It was thus that the same man who asked nothing of the world, so far as his own personal feelings were concerned, and whose soul was troubled only by thought for the Eternal, delivered mankind from the ban of asceticism. He was thereby really and truly the life and origin of a new epoch, and he gave it back a simple and unconstrained attitude towards the world, and a good conscience in all earthly labour. This fruitful work fell to his share, not because he secularised religion, but because he took it so seriously and so profoundly that, while in his view it was to pervade all things, it was itself to be freed from everything external to it.

LECTURE XVI

The question has often been raised whether, and to what extent, the Reformation was a work of the German spirit. I cannot here go into this complicated problem.
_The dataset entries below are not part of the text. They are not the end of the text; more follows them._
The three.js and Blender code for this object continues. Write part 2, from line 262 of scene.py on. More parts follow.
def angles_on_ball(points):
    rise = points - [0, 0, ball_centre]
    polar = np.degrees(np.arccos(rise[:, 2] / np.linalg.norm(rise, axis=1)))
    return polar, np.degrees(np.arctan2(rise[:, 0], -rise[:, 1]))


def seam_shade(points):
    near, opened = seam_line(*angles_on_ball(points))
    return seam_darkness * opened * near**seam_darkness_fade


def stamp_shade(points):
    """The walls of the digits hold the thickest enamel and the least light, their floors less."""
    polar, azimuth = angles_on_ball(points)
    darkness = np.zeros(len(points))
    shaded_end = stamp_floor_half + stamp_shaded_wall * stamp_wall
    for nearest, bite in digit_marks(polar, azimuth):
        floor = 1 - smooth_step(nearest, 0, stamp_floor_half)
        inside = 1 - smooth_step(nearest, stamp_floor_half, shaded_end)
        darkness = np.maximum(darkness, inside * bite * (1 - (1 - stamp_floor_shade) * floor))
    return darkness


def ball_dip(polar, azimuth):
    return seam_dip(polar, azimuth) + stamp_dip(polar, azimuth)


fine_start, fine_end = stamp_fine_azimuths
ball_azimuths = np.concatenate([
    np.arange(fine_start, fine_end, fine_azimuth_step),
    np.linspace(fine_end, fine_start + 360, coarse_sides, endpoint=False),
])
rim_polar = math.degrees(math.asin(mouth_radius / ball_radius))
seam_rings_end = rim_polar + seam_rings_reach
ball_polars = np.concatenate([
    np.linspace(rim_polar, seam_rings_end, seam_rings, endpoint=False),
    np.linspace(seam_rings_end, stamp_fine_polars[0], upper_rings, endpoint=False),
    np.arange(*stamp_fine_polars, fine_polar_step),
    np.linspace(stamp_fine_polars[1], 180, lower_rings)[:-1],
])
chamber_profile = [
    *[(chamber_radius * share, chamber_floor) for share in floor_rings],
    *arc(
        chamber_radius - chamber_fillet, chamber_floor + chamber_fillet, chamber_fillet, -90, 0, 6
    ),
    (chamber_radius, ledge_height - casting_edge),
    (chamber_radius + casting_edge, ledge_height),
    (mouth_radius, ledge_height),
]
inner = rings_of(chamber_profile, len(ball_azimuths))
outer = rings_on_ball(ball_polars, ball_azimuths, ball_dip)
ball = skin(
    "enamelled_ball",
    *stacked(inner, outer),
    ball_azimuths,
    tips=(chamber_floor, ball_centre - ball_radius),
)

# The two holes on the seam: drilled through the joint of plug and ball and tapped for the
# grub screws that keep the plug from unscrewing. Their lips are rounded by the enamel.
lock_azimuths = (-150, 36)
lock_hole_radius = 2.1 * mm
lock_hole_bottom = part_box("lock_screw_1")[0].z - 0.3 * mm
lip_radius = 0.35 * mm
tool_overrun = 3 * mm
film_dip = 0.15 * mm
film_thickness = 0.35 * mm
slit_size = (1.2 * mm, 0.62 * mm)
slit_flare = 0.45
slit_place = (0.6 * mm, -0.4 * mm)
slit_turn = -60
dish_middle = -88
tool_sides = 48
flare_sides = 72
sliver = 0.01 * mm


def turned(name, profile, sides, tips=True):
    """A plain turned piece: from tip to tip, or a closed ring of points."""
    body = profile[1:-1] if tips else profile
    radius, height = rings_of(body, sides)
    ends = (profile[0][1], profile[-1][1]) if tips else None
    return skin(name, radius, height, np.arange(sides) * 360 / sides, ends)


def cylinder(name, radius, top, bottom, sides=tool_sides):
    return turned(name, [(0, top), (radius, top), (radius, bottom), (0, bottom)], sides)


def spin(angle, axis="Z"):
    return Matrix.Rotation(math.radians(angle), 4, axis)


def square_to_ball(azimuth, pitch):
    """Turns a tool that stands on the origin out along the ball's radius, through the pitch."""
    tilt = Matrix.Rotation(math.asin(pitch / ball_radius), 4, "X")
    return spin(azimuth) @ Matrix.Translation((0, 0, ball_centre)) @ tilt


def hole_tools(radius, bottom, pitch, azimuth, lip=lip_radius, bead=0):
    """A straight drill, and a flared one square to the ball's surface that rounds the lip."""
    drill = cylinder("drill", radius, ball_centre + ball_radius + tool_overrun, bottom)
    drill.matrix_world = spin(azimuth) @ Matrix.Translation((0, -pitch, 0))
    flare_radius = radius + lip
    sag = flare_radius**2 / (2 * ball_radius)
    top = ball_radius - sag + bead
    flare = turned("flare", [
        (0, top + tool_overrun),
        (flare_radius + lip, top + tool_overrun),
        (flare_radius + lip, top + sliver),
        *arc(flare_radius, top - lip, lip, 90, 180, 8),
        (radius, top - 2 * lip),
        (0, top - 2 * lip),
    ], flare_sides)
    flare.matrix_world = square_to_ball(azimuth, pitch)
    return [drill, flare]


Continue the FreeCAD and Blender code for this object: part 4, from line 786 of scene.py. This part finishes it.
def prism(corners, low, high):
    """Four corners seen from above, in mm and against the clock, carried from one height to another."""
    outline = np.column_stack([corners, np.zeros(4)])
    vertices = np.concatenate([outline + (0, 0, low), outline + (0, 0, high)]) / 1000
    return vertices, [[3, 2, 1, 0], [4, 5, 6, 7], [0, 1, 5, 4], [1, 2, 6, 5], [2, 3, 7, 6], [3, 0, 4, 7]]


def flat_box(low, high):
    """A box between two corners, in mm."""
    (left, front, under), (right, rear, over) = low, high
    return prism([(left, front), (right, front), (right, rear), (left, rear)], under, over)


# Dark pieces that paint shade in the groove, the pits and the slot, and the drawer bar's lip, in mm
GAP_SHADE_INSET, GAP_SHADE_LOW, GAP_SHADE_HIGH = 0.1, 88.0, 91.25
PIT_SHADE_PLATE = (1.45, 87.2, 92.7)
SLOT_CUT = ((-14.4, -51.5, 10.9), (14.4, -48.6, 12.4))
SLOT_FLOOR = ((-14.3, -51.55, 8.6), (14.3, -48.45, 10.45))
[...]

But this much seems to me to be certain, that while we cannot, indeed, connect Luther’s momentous religious experiences with his nationality, the results positive as well as negative with which he invested them display the German; the German man and German history. From the time that the Germans endeavoured to make themselves really at home in the religion handed down to them—this did not take place until the thirteenth century onwards—they were preparing the way for the Reformation, And just as Eastern Christianity is rightly called Greek, and the Christianity of the Middle Ages and of Western Europe is rightly called Roman, so the Christianity of the Reformation may be described as German, in spite of Calvin. For Calvin was Luther’s pupil and he made his influence most lastingly felt, not among the Latin nations but among the English, the Scotch, and the Dutch. Through the Reformation the Germans mark a stage in the history of the Universal Church. No similar statement can be made of the Slavs.